Some useful troll-identifying websites and articles provide a plausible answer. Troll farms, many of them operated by Russia’s Internet Research Agency, generate well-crafted messages that are carefully designed to sow division among communities. Writing in Rolling Stone magazine, troll-researchers Darren Linvill and Patrick Warren note:
Internet trolls don’t troll. Not the professionals at least. Professional trolls don’t go on social media to antagonize liberals or belittle conservatives. They are not narrow minded, drunk or angry. They don’t lack basic English language skills.…
Professional trolls are good at their job. They have studied us. They understand how to harness our biases (and hashtags) for their own purposes. They know what pressure points to push and how best to drive us to distrust our neighbors.
The article (That Uplifting Tweet You Just Shared? A Russian Troll Sent It) is worth reading in full, because it shows how ‘bad actors’ are able to manipulate us, pretending to be one set of enemies while actually having quite a different objective in mind.
Notting Hill Carnival has a high international profile with a well-documented history of controversy.
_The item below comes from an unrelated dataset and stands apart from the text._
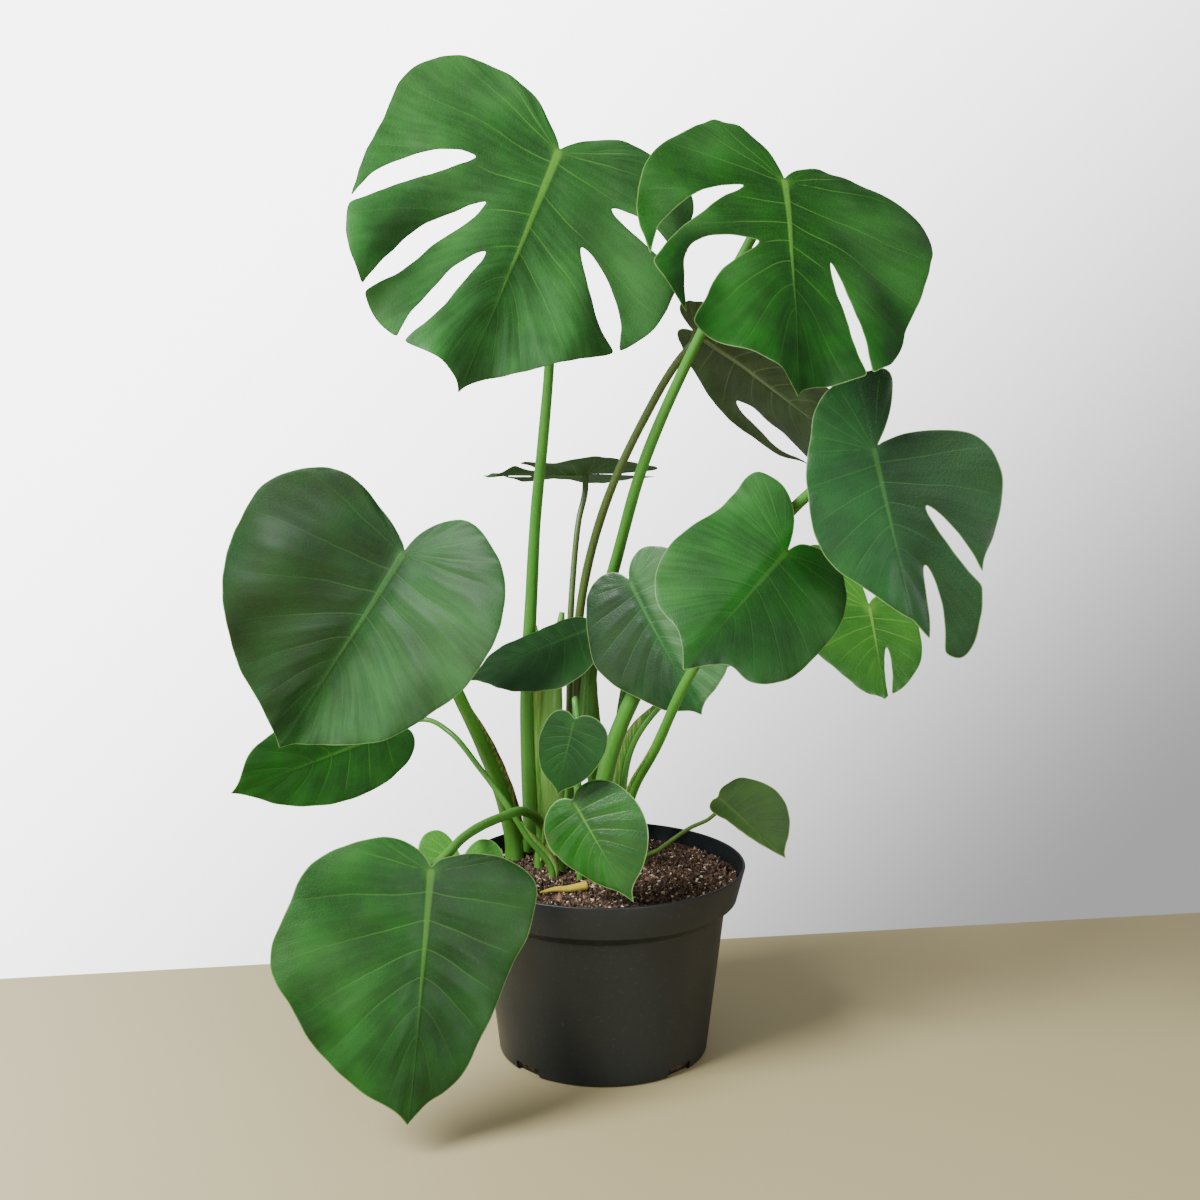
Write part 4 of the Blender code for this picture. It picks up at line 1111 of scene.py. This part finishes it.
# Each skin's greens, its veins' and its margin's colour, its roughness, the side veins' height, its
# gloss, and its waxy coat's roughness and its share of pale painted sheen patches where they differ.
SKINS = {
    "top": (
        "top_green_leaf_skin",
        "#103f0e", "#1c621a", "#66a33c", "#27280f", 0.42, -1.0, 0.1, 0.3, 0.2,
    ),
    "deep": ("deep_green_leaf_skin", "#0d3a14", "#15531c", "#4c8a3e", "#86a468", 0.42, -1.0, 0.15),
    "glossy": ("glossy_green_leaf_skin", "#0b3e12", "#145a1c", "#539646", "#86a868", 0.4, -1.0, 0.3, 0.27),
    "green": (
        "mid_green_leaf_skin",
        "#0c3a08", "#15580f", "#66a33c", "#7f9f5c", 0.42, -1.0, 0.1, 0.3, 0.16,
    ),
    "matt": ("matt_green_leaf_skin", "#0d3a09", "#165410", "#4f8a34", "#6f9050", 0.52, -1.0, 0.0),
    "fresh": (
        "fresh_green_leaf_skin",
        "#0f420a", "#196011", "#6aa23c", "#96bb6c", 0.32, -1.0, 0.5, 0.22, 0.15,
    ),
    "lime": ("young_lime_leaf_skin", "#2a6a1c", "#428626", "#86b84c", "#9cc26a", 0.38, -1.0, 0.2),
    "olive": ("dull_olive_leaf_skin", "#1f3a05", "#2f5208", "#5c7032", "#7f8c50", 0.6, -1.0, 0.0),
    "pale": ("pale_leaf_underside", "#2a5222", "#38652d", "#7b9c54", "#8aa062", 0.55, 1.0, 0.0),
    "brown": ("brown_green_leaf_underside", "#2b3b22", "#3d5032", "#7d8f62", "#7a8a5c", 0.45, 1.0, 0.1),
}
SKINS = {kind: leaf_skin(*values) for kind, values in SKINS.items()}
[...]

There are plenty of prejudiced and overtly racist media reports in the online archives, supplemented by continuing (often ill-informed) debates over policing, crime, nuisance and cost. Trolls exploit all these characteristics to try to further their political and social ends.
We should all be aware that Notting Hill Carnival is a prime target not just for homegrown racists and disgruntled residents but also, more dangerously, for foreign trolls seeking to spread division, suspicion and hatred between racial and social groups in Britain. We should learn to spot them and treat them with the contempt they deserve.